Members of the LGBT Advisory Committee who have worked with Nipper over the past six months praised her for reaching out to diverse segments of the community, including gay Latino and Asian-Pacific Islander groups.

"It's been my impression that Darlene has been doing a great job," said committee member Adam Tenner, who is director of the local gay group Metro Teen AIDS.

During the past few months, a long-awaited report on the mayor's April 2005 LGBT Citizen Summit finally appeared on the LGBT Affairs Office website.

Also posted on the site was an announcement that the mayor had hired M'Bwende N. Anderson, an official with the National Youth Advocacy Coalition, a gay group, as program coordinator for the LGBT Affairs Office, bringing the size of the office staff to three.

Although these and other activities and proposals remain posted on the office's website, the mayor's office has not issued a public announcement or news release on the developments. No effort was made to publicize the trans job fair through articles in the local LGBT press, including the Washington Blade.

The website this week had no information on when or where the LGBT Advisory Committee met. Ronald Collins, director of the Mayor's Office of Boards & Commissions, said all citizen advisory bodies such as the LGBT advisory panel must open all meetings to the public and must give reasonable advance notice of such meetings.

"It's very interesting," said gay Democratic activist and former mayoral adviser Peter Rosenstein. "Are they doing this in secret?"

No response to Interview request

Nipper did not respond to a request for an interview when contacted this week by the Blade. Vincent Morris, the mayor's press secretary, said he planned to arrange for a telephone interview with Nipper for the Blade this week, but he did not do so by press time.

On previous occasions when Nipper was contacted by the Blade for comment on gay-related District news, she either has not returned phone calls or has insisted she does not have permission to speak to the media.

Morris did indicate this week that he would participate in any press interview with Nipper. Because Nipper's position has cabinet rank in District government, such restrictions on press access are unusual.

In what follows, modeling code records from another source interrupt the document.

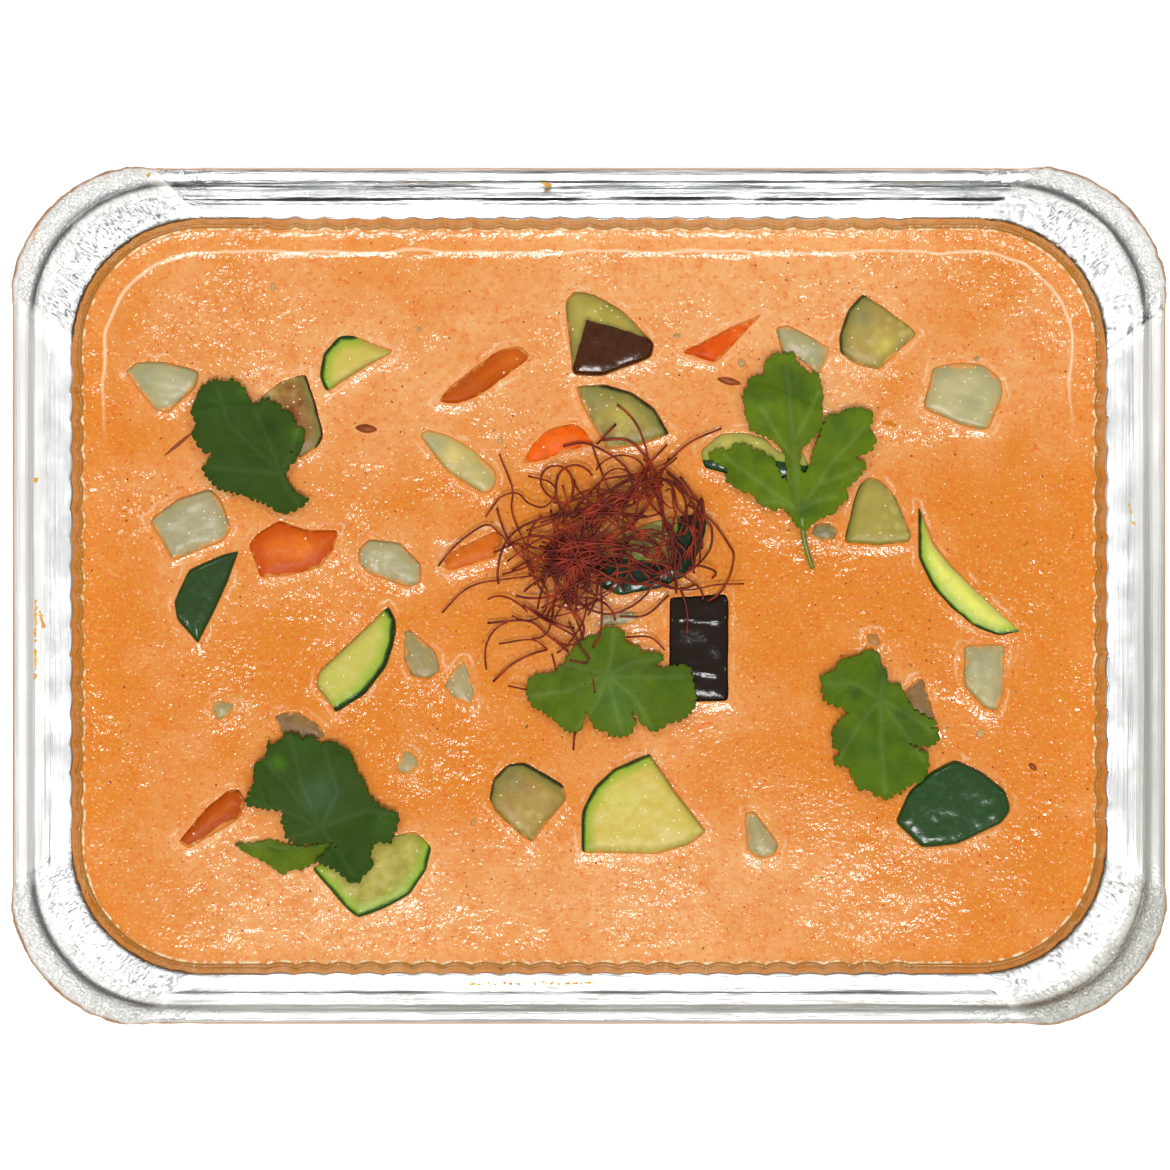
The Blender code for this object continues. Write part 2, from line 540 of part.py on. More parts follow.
def inside(point, corners):
    """Whether a point lies inside an outline."""
    x, y = point
    hit = False
    for (ax, ay), (bx, by) in zip(corners, corners[1:] + corners[:1]):
        if (ay > y) != (by > y) and x < (bx - ax) * (y - ay) / (by - ay) + ax:
            hit = not hit
    return hit


def support_height(point, shapes):
    """Highest thing below a place in the plan."""
    height = SAUCE_LEVEL + SAUCE_SWELL
    for corners, rise, crown, _ in shapes:
        if inside(point, grown(corners, 1.5)):
            height = max(height, SAUCE_LEVEL + rise + crown)
    return height


def smooth_route(points, count):
    """Points along a Catmull-Rom curve through a route's own points."""
    padded = [points[0]] + points + [points[-1]]
    result = []
    for step in range(count):
        place = step / (count - 1) * (len(points) - 1)
        k = min(int(place), len(points) - 2)
        t = place - k
        p0, p1, p2, p3 = (Vector(p) for p in padded[k:k + 4])
        result.append(0.5 * (2 * p1 + (p2 - p0) * t + (2 * p0 - 5 * p1 + 4 * p2 - p3) * t * t
                             + (3 * p1 - p0 - 3 * p2 + p3) * t ** 3))
    return result


def nest_height(x, y):
    """Top of the nest's core, or zero outside it."""
    span = ((x - NEST_CENTRE[0]) / NEST_HALF[0]) ** 2 + ((y - NEST_CENTRE[1]) / NEST_HALF[1]) ** 2
    return NEST_RISE * math.sqrt(max(0.0, 1.0 - span))


def add_thread(route, profile, collection):
    """One chilli thread as a mesh tube along its route."""
    curve = bpy.data.curves.new("thread", "CURVE")
    curve.dimensions = "3D"
    curve.bevel_mode = "OBJECT"
    curve.bevel_object = profile
    curve.use_fill_caps = True
    spline = curve.splines.new("POLY")
    spline.points.add(len(route) - 1)
    for point, place in zip(spline.points, route):
        point.co = (*(place * MM), 1.0)
    guide = bpy.data.objects.new("thread_guide", curve)
    collection.objects.link(guide)
    depsgraph = bpy.context.evaluated_depsgraph_get()
    mesh = bpy.data.meshes.new_from_object(guide.evaluated_get(depsgraph))
    bpy.data.objects.remove(guide)
    bm = bmesh.new()
    bm.from_mesh(mesh)
    bmesh.ops.remove_doubles(bm, verts=bm.verts, dist=0.00001)
    bmesh.ops.recalc_face_normals(bm, faces=bm.faces)
    bpy.data.meshes.remove(mesh)
    return add_object("thread", bm, None, collection)


def thread_section(collection):
    """A small triangle that the threads are drawn with."""
    curve = bpy.data.curves.new("thread_section", "CURVE")
    spline = curve.splines.new("POLY")
    spline.points.add(2)
    spline.use_cyclic_u = True
    for k, point in enumerate(spline.points):
        turn = math.radians(120.0 * k)
        point.co = (THREAD_RADIUS * MM * math.cos(turn), THREAD_RADIUS * MM * math.sin(turn), 0.0, 1.0)
    section = bpy.data.objects.new("thread_section", curve)
    collection.objects.link(section)
    return section


def build_threads(material, collection, shapes):
    """The nest: a low core with the threads that show fused on."""
    draw = random.Random(SEED)
    threads = bpy.data.collections.new("threads")
    bpy.context.scene.collection.children.link(threads)
    bm = bmesh.new()
    bmesh.ops.create_icosphere(bm, subdivisions=2, radius=1.0)
    for vert in bm.verts:
        x = NEST_CENTRE[0] + NEST_HALF[0] * vert.co.x
        y = NEST_CENTRE[1] + NEST_HALF[1] * vert.co.y
        z = NEST_FLOOR + NEST_RISE * max(0.0, vert.co.z) + min(0.0, vert.co.z) * 0.2
        vert.co = Vector((x, y, z)) * MM
    nest = add_object("chilli_threads", bm, material, collection)
    section = thread_section(threads)
    routes = []
    for points in STRANDS:
        routes.append(smooth_route(points, THREAD_POINTS + len(points) - 3))
    for loop in range(NEST_LOOPS):
        turn = 2 * math.pi * (loop + draw.random()) / NEST_LOOPS
        spread = draw.uniform(0.5, 1.2)
        reach = draw.uniform(0.95, 1.3)
        points = []
        for share, bend in ((0.45, -spread), (reach * 0.9, -0.5 * spread), (reach, 0.0),
                            (reach * 0.9, 0.5 * spread), (0.45, spread)):
            x = NEST_CENTRE[0] + NEST_HALF[0] * share * math.cos(turn + bend)
            y = NEST_CENTRE[1] + NEST_HALF[1] * share * math.sin(turn + bend)
            points.append((x, y))
        routes.append(smooth_route(points, THREAD_POINTS))
    tubes = []
    for route in routes:
        arch = draw.uniform(0.0, 2.2)
        line = []
        for k, place in enumerate(route):
            share = math.sin(math.pi * k / (len(route) - 1))
            core = nest_height(place.x, place.y)
            low = support_height((place.x, place.y), shapes) + GAP + THREAD_RADIUS
            height = max(low, NEST_FLOOR + core * 0.9 if core else low) + arch * share
            line.append(Vector((place.x, place.y, height)))
        tubes.append(add_thread(line, section, threads))
    bpy.data.objects.remove(section)
    union = nest.modifiers.new("fuse", "BOOLEAN")
    union.operation = "UNION"
    union.operand_type = "COLLECTION"
    union.collection = threads
    apply_modifiers(nest)
    for tube in tubes:
        bpy.data.objects.remove(tube)
    bpy.data.collections.remove(threads)
    keep_largest(nest)
    return nest


def keep_largest(obj):
    """Drop loose scraps, so that one body is left."""
    bm = bmesh.new()
    bm.from_mesh(obj.data)
    bmesh.ops.triangulate(bm, faces=bm.faces)
    todo = set(bm.verts)
    groups = []
    while todo:
        stack = [todo.pop()]
        group = set(stack)
        while stack:
            for edge in stack.pop().link_edges:
                for vert in edge.verts:
                    if vert not in group:
                        group.add(vert)
                        todo.discard(vert)
                        stack.append(vert)
        groups.append(group)
    largest = max(groups, key=len)
    bmesh.ops.delete(bm, geom=[v for v in bm.verts if v not in largest], context="VERTS")
    bm.to_mesh(obj.data)
    bm.free()


def main():
    for obj in list(bpy.data.objects):
        bpy.data.objects.remove(obj)
    scene = bpy.context.scene.collection
    meal = bpy.data.collections.new("foil_tray_meal")
    cutters = bpy.data.collections.new("pockets")
    scene.children.link(meal)
    scene.children.link(cutters)
    materials = {name: make_material(name) for name in COLOURS}
    build_tray(materials["foil"], meal)
    sauce = build_sauce(materials["sauce"], meal)
    kinds = (("onion", ONIONS), ("carrot", CARROTS), ("aubergine", AUBERGINES),
             ("peel", PEELS), ("courgette", COURGETTES))
    shapes = []
    for kind, group in kinds:
        for count, shape in enumerate(group, 1):
            build_piece(f"{kind}_{count}", shape, materials[kind], meal, cutters)
            shapes.append(shape)
    pockets = sauce.modifiers.new("pockets", "BOOLEAN")
    pockets.operation = "DIFFERENCE"
    pockets.operand_type = "COLLECTION"
    pockets.collection = cutters
    for count, shape in enumerate(LEAVES, 1):
        build_leaf(f"herb_leaf_{count}", shape, materials["leaf"], meal)
    build_threads(materials["chilli"], meal, shapes)


main()
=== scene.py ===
"""Foil tray meal: the looks of a pressed foil tray filled with vegetable curry.

The frame gives every solid at its real place and size. Each operator below makes one
kind of piece over those solids: the foil, the sauce, the vegetables, the herb leaves,
the nest of chilli threads and the small things strewn over the sauce.

Lengths in the tables are millimetres and MM turns them into metres.
"""
import math
import random

import bmesh
import bpy
import numpy as np
from bpy.props import FloatProperty, FloatVectorProperty, IntProperty, PointerProperty
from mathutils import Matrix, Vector
from mathutils.bvhtree import BVHTree
from mathutils.geometry import delaunay_2d_cdt


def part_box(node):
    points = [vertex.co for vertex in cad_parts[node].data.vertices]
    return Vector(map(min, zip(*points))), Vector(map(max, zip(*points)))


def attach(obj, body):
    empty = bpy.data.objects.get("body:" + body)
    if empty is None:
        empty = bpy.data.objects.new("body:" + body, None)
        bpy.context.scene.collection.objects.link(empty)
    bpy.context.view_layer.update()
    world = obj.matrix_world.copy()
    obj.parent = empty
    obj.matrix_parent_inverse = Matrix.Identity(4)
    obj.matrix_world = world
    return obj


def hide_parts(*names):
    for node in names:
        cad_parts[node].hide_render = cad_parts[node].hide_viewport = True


bl_info = {
    "name": "Foil Tray Meal",
    "version": (1, 0, 0),
    "blender": (4, 5, 0),
    "location": "3D View > Sidebar > Tray Meal",
    "description": "Models a foil tray of vegetable curry with herbs and chilli threads",
    "category": "Add Mesh",
}

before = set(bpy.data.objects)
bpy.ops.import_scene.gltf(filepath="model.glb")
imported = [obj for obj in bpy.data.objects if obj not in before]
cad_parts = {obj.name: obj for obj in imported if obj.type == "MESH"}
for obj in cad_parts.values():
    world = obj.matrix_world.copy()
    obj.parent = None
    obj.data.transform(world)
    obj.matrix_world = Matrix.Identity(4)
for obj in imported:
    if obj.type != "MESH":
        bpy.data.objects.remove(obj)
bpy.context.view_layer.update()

MM = 0.001
MERGE = 0.000001
BODY = "root"

# Tray, from the same driving sizes as its solid
TRAY_HALF = np.array((113.3, 84.1))
TRAY_CORNER = 27.0
CORNER_SWELL = 0.7
OPENING_HALF = np.array((101.7, 74.2))
OPENING_CORNER = 25.5
FLANGE_HEIGHT = 30.0
WALL_SLOPE = math.tan(math.radians(15.0))
BASE_CORNER = 19.0
FLUTE_PITCH = 5.78
FLUTED_LONG = 22 * FLUTE_PITCH / 2
FLUTED_SHORT = 16 * FLUTE_PITCH / 2
FLUTE_TOP = 0.45
FLUTE_FOOT = 1.0
COLUMN_SPACING = 0.7
# How sharply the far, left, near and right side are creased
CREASED = (1.0, 0.12, 0.4, 0.2)
# Shares of the way from the opening to the edge
BEAD_START = 0.66
BEAD_MIDDLE = 0.83
BEAD_HEIGHT = 1.6
BEAD_UNDER = 0.85
FLOOR_HEIGHT = 0.4

# Sauce
SAUCE_LEVEL = 25.3
SAUCE_SWELL = 0.3
MENISCUS_RISE = 0.8
MENISCUS_REACH = 1.1
SAUCE_SPACING = 0.61
INTO_FOIL = 0.12
POCKET_FLOOR = 19.0

# Vegetables: the grid their surface is rebuilt on, the pitch of an onion's ribs, and the
# longest distance from a piece that is told apart
VOXEL = 0.5
RIB_PITCH = 2.3
NEARBY = 12.0

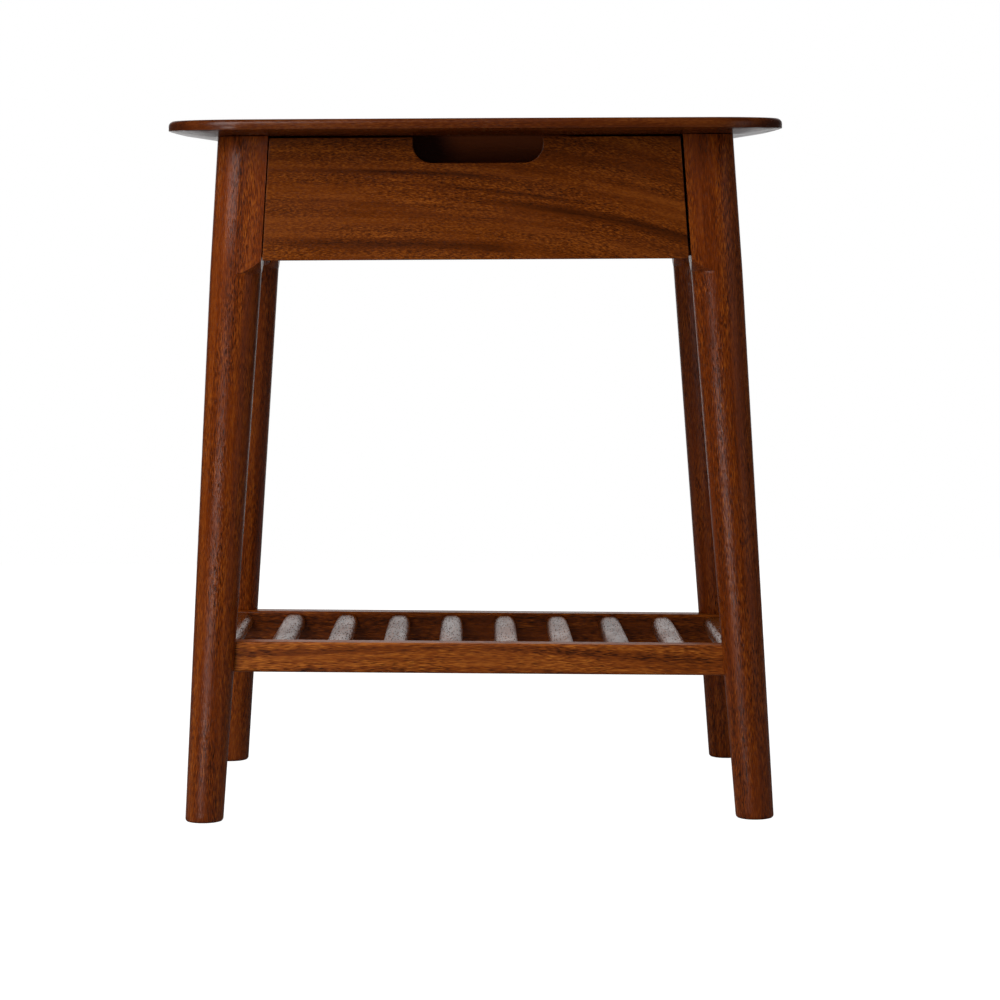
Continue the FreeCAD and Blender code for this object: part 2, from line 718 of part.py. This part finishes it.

Williams announced Nipper's appointment Nov. 30, 2005, at a time when some activists had criticized him for taking too long to name Alston's replacement.

Nipper, 41, a close friend of Alston's, previously served as executive director of the Black Entertainment Television Network Foundation and, before that, as vice president of public education for the National Mental Health Association.

Williams raised eyebrows among some of the city's veteran gay leaders when he passed over several well-known activists to hire Nipper for the LGBT Affairs Office post.